From enforcement to engagement
This is not an argument against enforcement. Enforcement remains essential. But enforcement alone cannot build a culture of voluntary compliance.
Modern tax administrations increasingly recognise that engagement precedes enforcement. When taxpayers feel informed and respected, enforcement becomes easier and more legitimate. When they feel alienated, enforcement becomes costly and confrontational.
For Sri Lanka, which is still healing from social and economic strain, administrative empathy is not a weakness it is a strategic strength.
A strategic choice for policymakers
The real policy choice facing Sri Lanka today is not between reforming tax policy and improving tax administration, both will continue to evolve but where to place strategic emphasis in the short to medium term. Further policy tightening risks diminishing returns and growing social resistance, while administrative reform offers a more balanced pathway to improve compliance behaviour, rebuild institutional trust, reduce informal resistance, increase revenue sustainably, and minimise social harm. In a fragile recovery phase, that distinction matters.

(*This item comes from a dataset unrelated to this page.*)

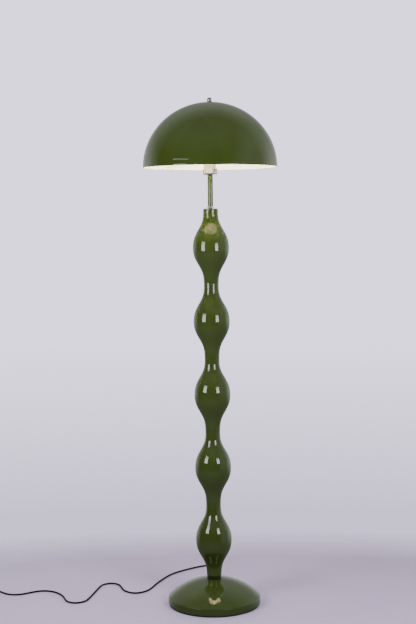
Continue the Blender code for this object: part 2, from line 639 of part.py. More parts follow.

The fastest, fairest way forward is not to ask citizens to give more, but to treat them better while asking them to comply. That is where Sri Lanka’s greatest tax potential now lies
Changing the experience, not just the rules
Tax policy writes the law. Tax administration writes the lived experience.
If Sri Lanka wants a tax system that people comply with not because they are forced to, but because they understand and accept it then how taxes are administered now matters more than how they are designed on paper.
Improving tax administration is not about being lenient. It is about being smart. It is about recognising that in today’s Sri Lanka, trust is a revenue asset and administration is where that trust is either built or broken.
The fastest, fairest way forward is not to ask citizens to give more, but to treat them better while asking them to comply. That is where Sri Lanka’s greatest tax potential now lies.